Tuesday, May 25, 2010

1000 miles a minute

My brain will NOT shut off. Will not. And to be perfectly honest I'm rather surprised with myself about it.

I haven't posted in quite a while. I guess I've just gotten overwhelmed in the last few weeks or so. Working non-stop and making a trip to see my sister graduate, hubby's birthday, and everything else on our plates. Despite all of that I've been rather happy during the past few weeks. Hubby and I are happier and more in love than ever. I really am so lucky to have snagged him. A few days ago we mutually decided that we were tired of putting off starting our family. We both really really want it and feel like there is no better time than the present! So as soon as possible I'll be ditching the pill and seeing what happens. Because of that we also decided although I really find it difficult to handle certain things at work, I would be sticking it out and sucking it up and stay there as long as I possibly can. I would clearly need the maternity leave security on top of general security. I would hate to be at a new job and quickly getting pregnant after that. Also, hubby has made the difficult decision that he won't re-enlist when this four year stint is up.
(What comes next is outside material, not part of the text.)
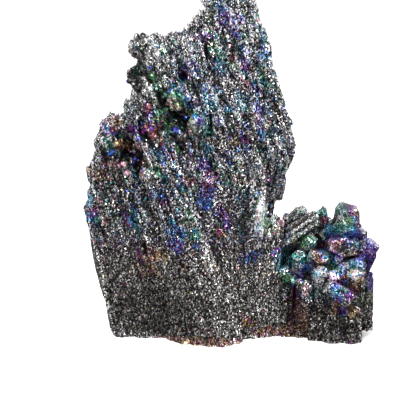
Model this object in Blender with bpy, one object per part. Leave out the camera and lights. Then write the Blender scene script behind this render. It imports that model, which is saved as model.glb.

So in about 2-3 years we'll finally be getting back to Texas! I'm terrified and thrilled all in one. Honestly, I don't really know how I feel about it yet. I keep telling him he might change his mind (again!) and I won't be holding my breath. lol

So, tonight I find myself not able to turn off my brain and go to sleep. I'm tired, but not. I'm certainly exhausted, but I can't help feeling like I've set up an IV of caffeine sometime over the past few hours. In order to not disturb hubby toooooo much I decided to come in the living room and read/watch TV. Seeing my laptop I realized I hadn't checked anything all day long and hopped onto my email. Low and behold I have an email from an operations manager at an different tv station than the one I currently work for asking if I'd like to come in on Friday for an interview! What?! I'm completely shocked. Yes, I applied for it but gosh, I never ever expected to hear anything in return. And now I have no idea what to do. What about babies? As soon as we decide to go for it, I get an interview. There is no hope for me going to sleep soon. I truly don't know what to do. I guess I'll go just to see what they have to offer. If they pay more, I will just have to go for it... or if they can offer me a better schedule. And what about our vacation we have scheduled!? Oh geez. I can't wait for hubby to wake up and make me feel better about this whole situation.